I took a self portrait of the belly at around 15 weeks. I can not believe how fast I got BIG this go round. I guess it's only fitting since it is my s.i.x.t.h. pregnancy.
Yes folks, that is pregnancy at 3.5 mo's for me!!
We made the announcement on facebook the day I found out what we were having. I was hoping it would be a girl. Savana's so cute how could I have just one of her?? When we found out I cried. I couldn't believe it really happened.
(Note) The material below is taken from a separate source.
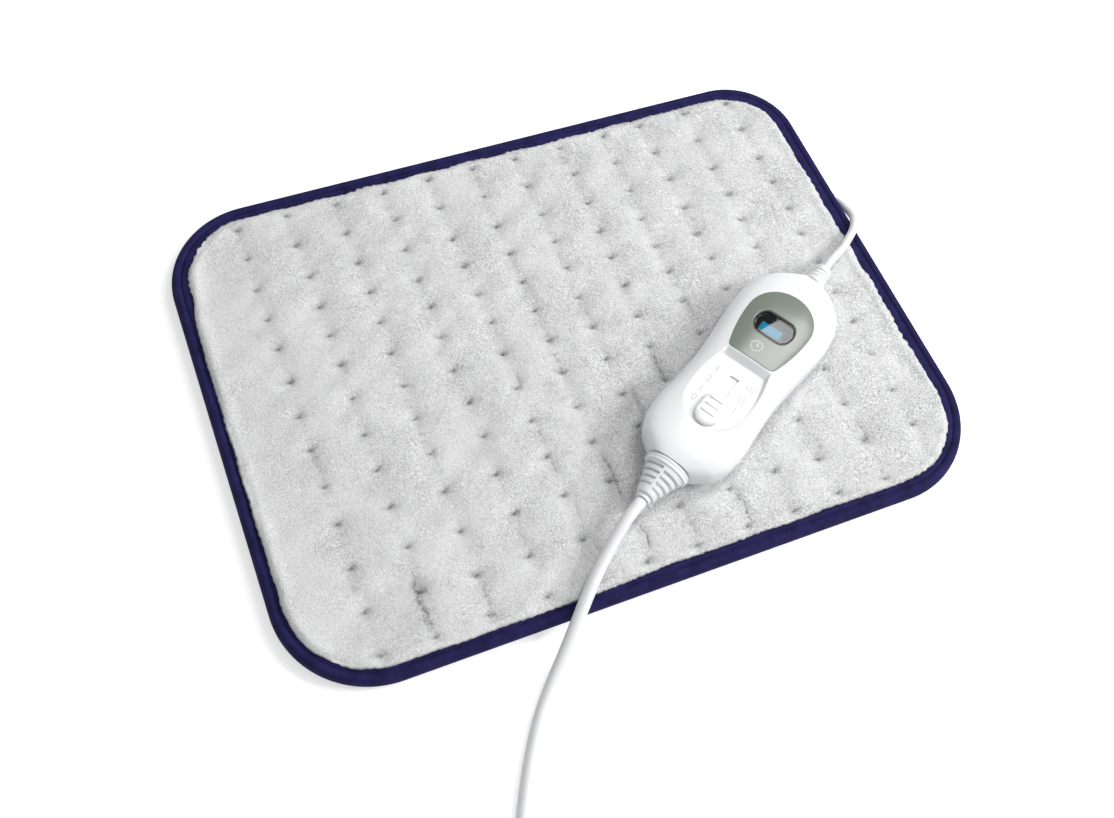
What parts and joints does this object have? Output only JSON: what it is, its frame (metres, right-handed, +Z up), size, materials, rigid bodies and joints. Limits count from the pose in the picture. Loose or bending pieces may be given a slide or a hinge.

We took a poll a few days before to see who would be right. It went as follows:
I thought it was going to be a boy. How could it be anything different? I have three boys in a row with an older one besides! Savana really hoped for a girl because she's wanted a sister for years now. Luke wanted a girl because he says we don't have enough in the family. Scottie wanted a boy because he likes to do anything to defy Savana. Scott revealed only that day that he thought it would be a girl (although he said twins for the poll). Scottie decided to say Lincoln, Koda, a Turkey, and Santa had an opinion. His logic was that when it was revealed to be a boy, only a very few of us would be right making his victory that much more sweet! Boy did he have to eat his words!
And this is how we announced it to the kids when they got home from school:
I'm trying to muster up the courage to take a 25 week photo. Gosh I'm HUGE. No joke either. I feel like people could mistake me for full term. I can't believe I practically have another 3.5 months!!
I feel so very blessed though. I don't think I could have asked for a better closing of this chapter of my life. I am able to appreciate every little kick, movement, milestone, ultrasound because I know it's my last. I can't wait to meet this sweet little spirit and introduce her to all of my other little blessings!